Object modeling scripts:
# # # # #

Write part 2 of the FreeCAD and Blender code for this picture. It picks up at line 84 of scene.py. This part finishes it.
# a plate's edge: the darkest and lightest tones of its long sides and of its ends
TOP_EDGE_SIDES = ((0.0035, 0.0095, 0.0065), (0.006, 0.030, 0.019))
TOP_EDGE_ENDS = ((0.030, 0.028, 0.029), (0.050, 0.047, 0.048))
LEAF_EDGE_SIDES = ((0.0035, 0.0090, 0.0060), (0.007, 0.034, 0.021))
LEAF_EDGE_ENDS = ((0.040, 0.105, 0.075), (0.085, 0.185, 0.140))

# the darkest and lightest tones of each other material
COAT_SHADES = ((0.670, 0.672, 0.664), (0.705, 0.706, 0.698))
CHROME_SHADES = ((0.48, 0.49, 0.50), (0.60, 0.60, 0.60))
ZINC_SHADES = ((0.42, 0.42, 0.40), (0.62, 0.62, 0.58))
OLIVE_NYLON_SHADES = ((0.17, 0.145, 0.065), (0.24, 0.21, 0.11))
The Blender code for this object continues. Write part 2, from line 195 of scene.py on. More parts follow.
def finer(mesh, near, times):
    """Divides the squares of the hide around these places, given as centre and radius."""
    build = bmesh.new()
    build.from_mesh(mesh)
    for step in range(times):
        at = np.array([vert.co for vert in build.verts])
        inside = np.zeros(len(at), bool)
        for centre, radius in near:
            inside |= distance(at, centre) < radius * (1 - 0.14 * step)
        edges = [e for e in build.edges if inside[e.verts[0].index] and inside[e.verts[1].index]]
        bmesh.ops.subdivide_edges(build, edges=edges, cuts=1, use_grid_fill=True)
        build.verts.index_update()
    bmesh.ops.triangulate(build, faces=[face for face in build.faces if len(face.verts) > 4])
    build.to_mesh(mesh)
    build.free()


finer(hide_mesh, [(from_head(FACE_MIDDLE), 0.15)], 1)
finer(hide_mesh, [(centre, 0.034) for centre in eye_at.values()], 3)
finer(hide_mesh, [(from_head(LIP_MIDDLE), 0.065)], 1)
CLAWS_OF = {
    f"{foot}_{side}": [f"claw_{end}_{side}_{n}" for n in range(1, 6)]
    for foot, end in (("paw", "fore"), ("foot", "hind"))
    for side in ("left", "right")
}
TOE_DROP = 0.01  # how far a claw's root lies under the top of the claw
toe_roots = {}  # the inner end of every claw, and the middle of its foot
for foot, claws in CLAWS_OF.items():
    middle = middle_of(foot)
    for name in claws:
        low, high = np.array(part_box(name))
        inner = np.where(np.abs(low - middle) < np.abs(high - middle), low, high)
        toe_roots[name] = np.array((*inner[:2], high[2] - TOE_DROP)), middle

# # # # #

WORK TO COMPLETE:
Only the lines from the beginning of the material to the line containing "LEAF_EDGE_ENDS = ((0.040, 0.105, 0.075), (0.085, 0.185, 0.140))" should be echoed, verbatim and in full.

ANSWER BELOW:
Write part 2 of the FreeCAD and Blender code for this picture. It picks up at line 84 of scene.py. This part finishes it.
# a plate's edge: the darkest and lightest tones of its long sides and of its ends
TOP_EDGE_SIDES = ((0.0035, 0.0095, 0.0065), (0.006, 0.030, 0.019))
TOP_EDGE_ENDS = ((0.030, 0.028, 0.029), (0.050, 0.047, 0.048))
LEAF_EDGE_SIDES = ((0.0035, 0.0090, 0.0060), (0.007, 0.034, 0.021))
LEAF_EDGE_ENDS = ((0.040, 0.105, 0.075), (0.085, 0.185, 0.140))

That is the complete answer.